Royal’s entry-level brand was Kia. Kia had a rough time with quality in its first couple years, Paul Weitman said. “I think we were the third Kia dealer in the United States. I can remember after we had it for a while, about six months, I didn’t think the quality was as good as it should be. I called the Kia people and they came to see me. I said, ‘We’re not accustomed to our customers not being treated right. I’m going to give you the franchise back.’ They said, ‘Please, would you just give us a few months?’”

Weitman said the problem was a labor dispute and some sabotage of wiring harnesses by disgruntled employees at the Korean factory. “I said, ‘Sure.’ So, they got that straightened out and since that the quality has improved. Their quality has come up the entire time,” said Weitman. “They’ve got a 10-year warranty.”

Marketing Director Helmick said Royal has managed to mesh its old-fashioned service-oriented approach with the modern necessity of Internet marketing. “We’ve definitely recognized the need to be relevant in the Internet world,” he said. “We need to be hyper transparent. You won’t see one set of pricing online and then come into the dealership and see another. When we present the numbers, there’s nothing confusing.”

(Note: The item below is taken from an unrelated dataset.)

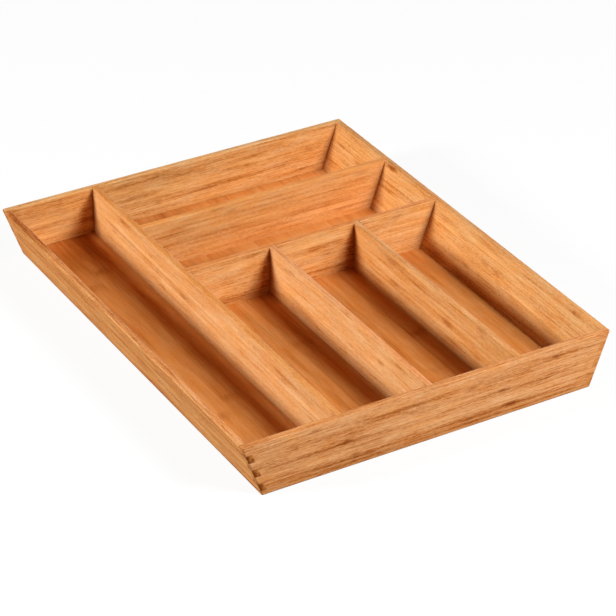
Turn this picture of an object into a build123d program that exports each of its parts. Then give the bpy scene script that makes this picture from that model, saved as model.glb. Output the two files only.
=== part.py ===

In fact, in late 2008 Royal introduced what it calls “a highly researched and streamlined selling method.” All vehicles are marked with the lowest price right up front – and Royal sales consultants are no longer paid on commission.

In an industry with a lot of turnover, “we’ve got a lot of people who have been with us for a long time,” Neal said. According to Helmick, the average tenure for management staff is 18 years.

VP Lace added, “The majority of our sales people have never sold anywhere else.”